# Ponytail... Topknots...



## Myhoneyhoney (Jul 23, 2014)

Yes, I want Henry to have one even though he's a boy. I was able to put a small one up. At first he was pawing at it but I loosened it up a bit and he's leaving it alone.... for now. Here he is resting in his crate. I think he's mad at me now. Lol









Do you topknot a boy? Any idess on "manly" bows? Hehehe


----------



## Carmenchanwong (Apr 15, 2014)

Yes, I did put one on my boy....he hates it , and will only last for no more than 10 mins


----------



## krandall (Jun 11, 2009)

You just need to keep putting it in over and over until they get used to it, realizing they WILL get it out (often) in the beginning.

A couple of tips that may help are: 

Make SURE you aren't pulling on the skin so it's uncomfortable. (I remember how much I HATED my mom french braiding my hair when I was little! )

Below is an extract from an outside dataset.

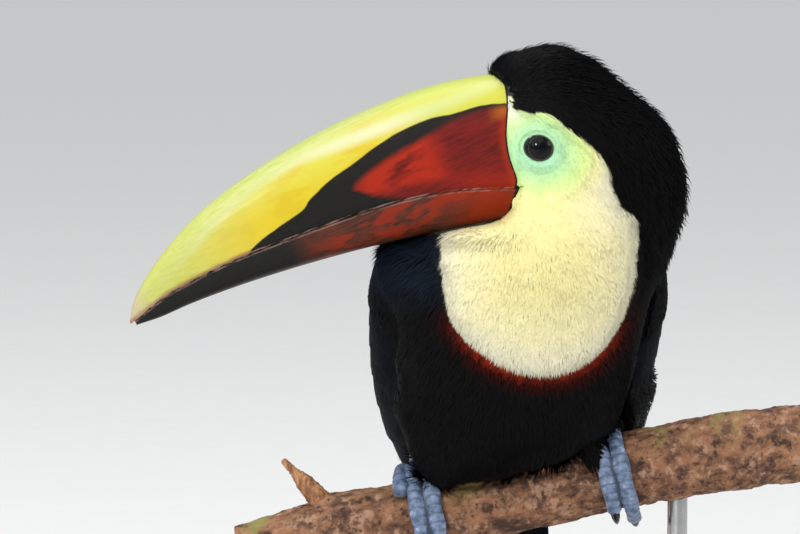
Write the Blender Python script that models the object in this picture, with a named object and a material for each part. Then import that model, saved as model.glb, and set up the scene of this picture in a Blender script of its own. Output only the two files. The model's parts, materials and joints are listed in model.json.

Use terry covered bands rather than rubber or silicone bands. While the rubber and silicone stay in better, they hold hard enough that if the pup DOES try to get them out, the hair breaks rather than the band letting go. In the long run, this will make things harder. I STILL use terry bands on an every day basis, just to protect Kodi's hair. For trials, his hair is banded with tiny silicone bands that will hold neatly all day. The terry bands can easily be re-used a number of times, rubber or silicone bands need to be CAREFULLY cut out using tiny scissors (like cuticle scissors) to avoid damaging the hair.

If a pup really objects to a single, center pony, try two, one on each side (they end up looking like bug antennae ). Some tolerate them in this position better, and later you can decide if you want to transition to a middle one. Kodi wears a single pony for every day, but often wears two ponies or braids (as in the Havanese standard) for trials. …but their hair has to get MUCH longer before you can do braids!!!


----------



## Myhoneyhoney (Jul 23, 2014)

Thanks for the tip, Krandall! I'll have to look for those bands.

I tried again today, this time with a bow. He seems ok with a regular plain band but was able to remove this bow himself. It lasted about 5 minutes hehehe


----------



## DawnH (Jan 21, 2014)

No matter how feminine they may look you gotta keep that hair out of their eyes. My fingers won't let me maneuver rubber bands so I use barrettes for Manny's hair. I found these little bows/barrettes at Pet Supermarket and despite the "pearls", I think the color and plaid look a little more "manly" than some of the bows I've seen. They come in pairs in a variety of colors and patterns. He's collecting quite an assortment of them.


----------



## Myhoneyhoney (Jul 23, 2014)

I love his plaid bow! Awwwwwww

I have resorted to making the bows since the pet stores here start at $0.50. He tends to lose them or get them dirty so making it is so much cheaper. He is not taking it off as quickly now. Here's the newest one I put on him today.


----------



## Celesthav (Mar 20, 2013)

All the ponytails look so sweet! It took me a week of putting Maggie's hair up to get her used to wearing the knit ties. The first few days, Maggie was insistent that the tie come out. Now, she can't stand her hair without a tie. I always massage her head after removing the ponytail, too. I remember those days of when I first wore my hair up. 
Jeanne & Maggie


----------